Es muy difícil penetrar en el alma de esta cordobesa con vocación de serlo. No porque sea una persona inaccesible o esquiva; todo lo contrario, es simpática y, en la distancia corta, entrañable y fiel a la amistad. Pero hay algo en Julia Hidalgo que se te escapa, algo profundo e insondable que solo revelan sus miradas y que de algún modo la explica, cuando Julia lo último que desea es dejarse explicar. Solo si lo hace ella misma se siente cómoda a la hora de mostrar su intimidad. Y en ello, mucho más que las palabras –conste que sabe manejarlas tan bien que sus escritos tienen verdadera calidad literaria- prefiere emplear el arte. Todo lo demás, debe de pensar, es puro exhibicionismo. Para conocerla hay que contemplar su obra, esos trazos de neofiguración bañada de informalismo, según la crítica, que crean cálidas atmósferas de color y diferentes texturas por las que Julia Hidalgo pasea pensamientos y emociones.

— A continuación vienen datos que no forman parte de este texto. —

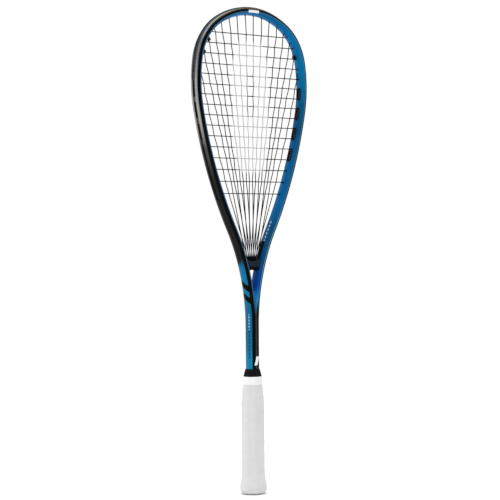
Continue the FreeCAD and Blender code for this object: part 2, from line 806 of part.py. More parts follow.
os.makedirs("parts", exist_ok=True)
save("frame", frame())
save("head_guard", head_guard())
for number in range(PORTS):
    save("port_insert_left_%d" % (number + 1), port_insert(number, -1))
    save("port_insert_right_%d" % (number + 1), port_insert(number, 1))
save("lower_grommet_strip_left", grommet_strip(-1))
save("lower_grommet_strip_right", grommet_strip(1))
save("throat_insert", throat_insert())
save("main_string", main_string())
save("cross_string", cross_string())
save("handle_pallet", handle_pallet())
save("butt_cap", butt_cap())
save("butt_cap_staples", cap_staples())
save("grip_start_staple", start_staple())
save("grip_tape", grip_tape())
save("finishing_tape", finishing_tape())
save("collar", collar())
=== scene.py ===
from functools import partialmethod
from math import atan2, ceil, cos, pi, radians, sin, sqrt, tan

import bmesh
import bpy
import numpy as np
from mathutils import Matrix, Vector


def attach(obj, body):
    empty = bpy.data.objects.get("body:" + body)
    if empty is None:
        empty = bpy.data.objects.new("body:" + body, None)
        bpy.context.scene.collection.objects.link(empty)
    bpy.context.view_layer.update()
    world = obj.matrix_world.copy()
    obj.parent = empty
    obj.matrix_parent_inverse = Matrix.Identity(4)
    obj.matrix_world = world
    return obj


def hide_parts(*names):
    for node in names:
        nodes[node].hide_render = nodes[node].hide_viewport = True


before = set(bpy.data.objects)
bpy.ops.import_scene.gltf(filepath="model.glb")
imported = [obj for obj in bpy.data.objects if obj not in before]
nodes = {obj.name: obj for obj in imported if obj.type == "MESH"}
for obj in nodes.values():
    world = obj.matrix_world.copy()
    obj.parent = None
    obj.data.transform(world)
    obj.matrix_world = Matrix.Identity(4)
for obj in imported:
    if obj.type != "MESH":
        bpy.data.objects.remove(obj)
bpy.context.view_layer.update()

# Squash racket. Shapes are worked out in millimetres and written in metres.
MM = 0.001

# Centre line of the right half of the frame from the top centre
HOOP_ARCS = [(119.0, 31.0), (75.5, 49.3), (197.5, 21.0), (606.0, 16.2)]
HOOP_LENGTH = sum(radius * radians(turn) for radius, turn in HOOP_ARCS)
THROAT_R = 288.0
LEG_X = 2.7
LEG_FOOT_Z = 8.0
TOP_Z = 678.7
HOOP_ROWS, LEG_ROWS = 150, 130

# Tube section: side arcs and crest arcs
HALF = 5.5
SIDE_R = 13.4
CREST_R = 3.8
CREST_Y = 5.45
CREST_REACH = atan2(CREST_Y, SIDE_R - HALF)
CREST_STEPS = 12
SKIN_AGREES = 0.93

# Web between the legs, as levels of height, half width and half depth, and its round crotch
WEB_LEVELS = [(8.0, 2.7, 8.75), (246.0, 2.7, 8.75), (254.0, 3.6, 7.9), (262.0, 4.2, 6.5), (269.0, 4.5, 5.5),
              (284.0, 4.5, 5.5)]
CROTCH_Z = 287.0
CROTCH_R = 2.6
CROTCH_HALF_DEPTH = 5.5

# Groove and its fillings
GROOVE_FLOOR = 3.3
GROOVE_HALF = 2.4
GROOVE_LIP = 0.25
GROOVE_END_ROOMS = (2.4, 2.0, 1.4, 0.8, 0.4, 0.15, 0.06, 0.0)
CHANNEL_FLOOR = 3.9
CHANNEL_HALF = 1.35
RAIL_TOP = 5.3
GUARD_PROUD = 0.8
GUARD_HALF = 3.1
GUARD_END_Z = 578.0
STRIP_LAP = 5.0
SEAT_GAP = 0.05

# Ports and their plugs, as levels of n, extra length and width
PORT_CUT = [(-9.0, 4.6, 7.8), (-2.5, 4.6, 7.8)]
PLUG_SKIN = [(-2.6, 4.5, 7.7), (-5.6, 4.5, 7.7), (-5.88, 4.3, 7.5), (-6.0, 3.9, 7.1)]
PLUG_POCKET = [(-6.0, 11.3, 5.3), (-5.9, 11.0, 5.0), (-5.0, 10.8, 4.8), (-5.0, 6.5, 0.5)]
PLUG_RAIL_LAP = 3.4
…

Ahora, y hasta el 20 de abril, se presenta la ocasión de penetrar en el interior de la artista a través de la treintena de pinturas que cuelgan en la Galería de Presidencia del Palacio de la Merced, definidas por su autora como «momentos de amor y dolor de mi vida». Además la exposición, organizada por la Real Academia de Córdoba bajo el título de ‘Retrospectiva’, llega acompañada, como todas las que anualmente viene promoviendo en honor de algún académico de la sección de Nobles Artes, de un espléndido catálogo que junto a la reproducción de las piezas exhibidas ofrece textos que explican su trayectoria pictórica, cuyo denominador común, define Julia, «es un lenguaje amplio y documentado». Diversas firmas de solvencia encabezadas por el presidente de la Academia, José Cosano Moyano –que, siendo historiador, sorprende con un poema acróstico con el nombre de la pintora-, dibujan el retrato impresionista de una artista ecléctica a la que renuncian a clasificar estilísticamente. Los colaboradores de la publicación (Carlos Clementson, Manuel Gahete, María Dolores Jiménez, Ramón Montes, Francisco Solano Márquez y José María Palencia) coinciden en que sus constantes variaciones formales y su amplia temática impiden adscribirla a una única tendencia. Tan diversos centros de interés se mueven con elegancia entre la pintura religiosa –la última, un tríptico del Resucitado para la iglesia del Juramento-, el retrato, el arte taurino y el flamenco, la naturaleza quintaesenciada en macetas o bodegones y la arquitectura poética de arcos y puertas. Todo eso, y mucho más, con el inconfundible sabor a Córdoba que sobrevuela la magia de una artista y una mujer sin etiquetas. Disfruten sus cuadros y, si pueden, mírenla a los ojos.